Tek parti dönemi boyunca uygulanan katı yasakların amacı dinsiz bir ulus oluşturmak değil, din cahili bir nesil yetiştirerek Sünni inancı unutturmaktı.
Zira gerçeği bilmeyenleri uzaktan yönetmek kolaydı.
Ve maalesef bunu büyük ölçüde başardılar.
Ruhsuzlaşırsak köleleşiriz
Müslümanları kontrol etmek için kurulan Diyanet, din hizmetlerini yürüten bir kuruma dönüşmekle birlikte, hizmet verdiği Müslümanların mensup olduğu Ehl-i Sünnet akaidi hakkında hiçbir hassasiyet üstlenmedi.

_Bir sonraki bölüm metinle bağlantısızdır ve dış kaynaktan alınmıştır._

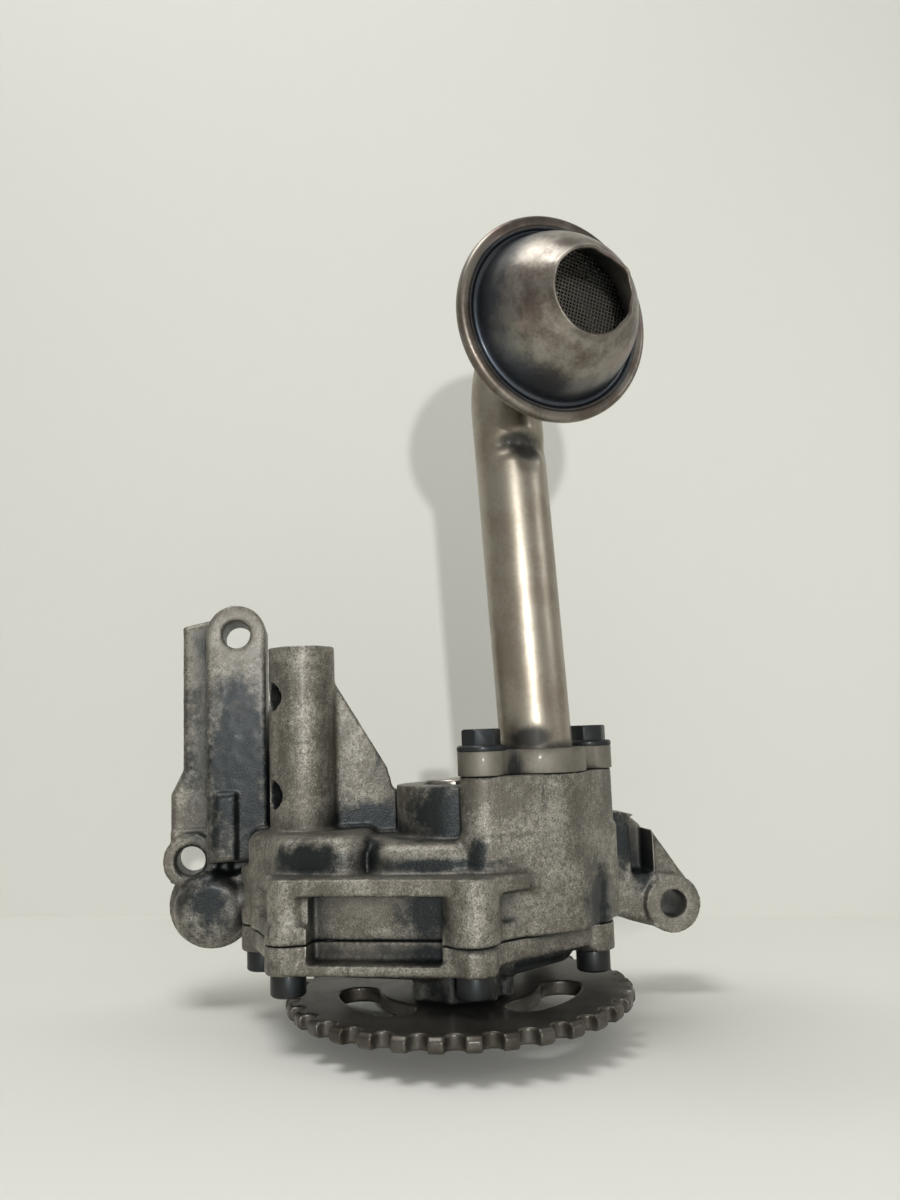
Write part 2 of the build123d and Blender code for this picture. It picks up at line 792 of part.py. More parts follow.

Oysa bu hassasiyet, İslamiyet’in tahrif edilerek; Hristiyanlığın ve Yahudiliğin bugünkü durumuna düşmemesinin tek teminatıdır.
Din görevlisi namzetlerine pompalanan, “Siz de bir İmam-ı Azam olabilir, Kuran’dan hüküm çıkarabilirsiniz” telkinleri, Sünni Türkiye düşmanı emperyalistlerin amacına hizmet etmektir.
Oysa, Ehl-i Sünnet hassasiyetini kaybeden bir Türkiye “ruhsuzlaşacak” ve Haçlı-Siyonist uşağı Suudi Arabistan’dan farkı kalmayacaktır.